As a matter of interest, the current Aus concrete code prohibits the use of bent-up bars for shear reinforcement.
 
Here's my two cents - I've never heard them called Trussed bars either.
 
Frankly, I admit that I did not know until now that these bars are called 'Trussed bars'. I guess that the reason for the name could be that the bent up bar resembles the truss action in which the bent portion acts like a diagonal bracing member of a truss resisting the shear along with the vertical members.
 
No fellas we all learn something new each day! And thank goodness for that...there are some that have just given up learning altogether.

Ingenuity, thanks for the tidbits about statics and slabs really interesting how designs have evolved.
 

I just happened to open one of my bridge enginering texts on a detailing page that shows a transverse section of a concrete bridge deck to NY State DOT details and it shows 50% of the bars bent up.
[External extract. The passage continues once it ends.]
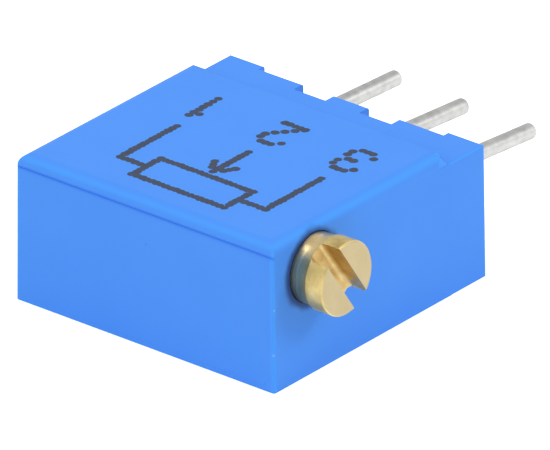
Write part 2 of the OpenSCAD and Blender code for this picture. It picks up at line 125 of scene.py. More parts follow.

The text was published in 1995!

I have not seen this used in current forms on construction...and i too have not heard the term "trussed bars"....
 
While I was in Texas, the term used there was "crank bars" as the bars resembled a crank handle for the front of an old car.

The concept of using them for shear is certainly true. The problem is, they only resist the shear at the area where they are turned up. On either side of the diagonal there is generally no shear reinforcing.

I've reviewed old plans of buildings where these bars were used and have never relied on the shear capacity provided by these bars as their actual location along the length of the span is always questionable. This ends up reducing the calculated capacity of the floor members and gives owners the creeps when you tell them that their floor is very safe flexurally, but in shear there is limited live load capacity. And the shear failure is abrupt which adds to your concern.
 
Hey Qshake, Now you have gone and done it---you made me remember a bunch of stuff I thought I had forgotten, or something like that!!! Yuck, I hate rebar. I hate being cold, wet and tired! Yuck, I hate rebar!!!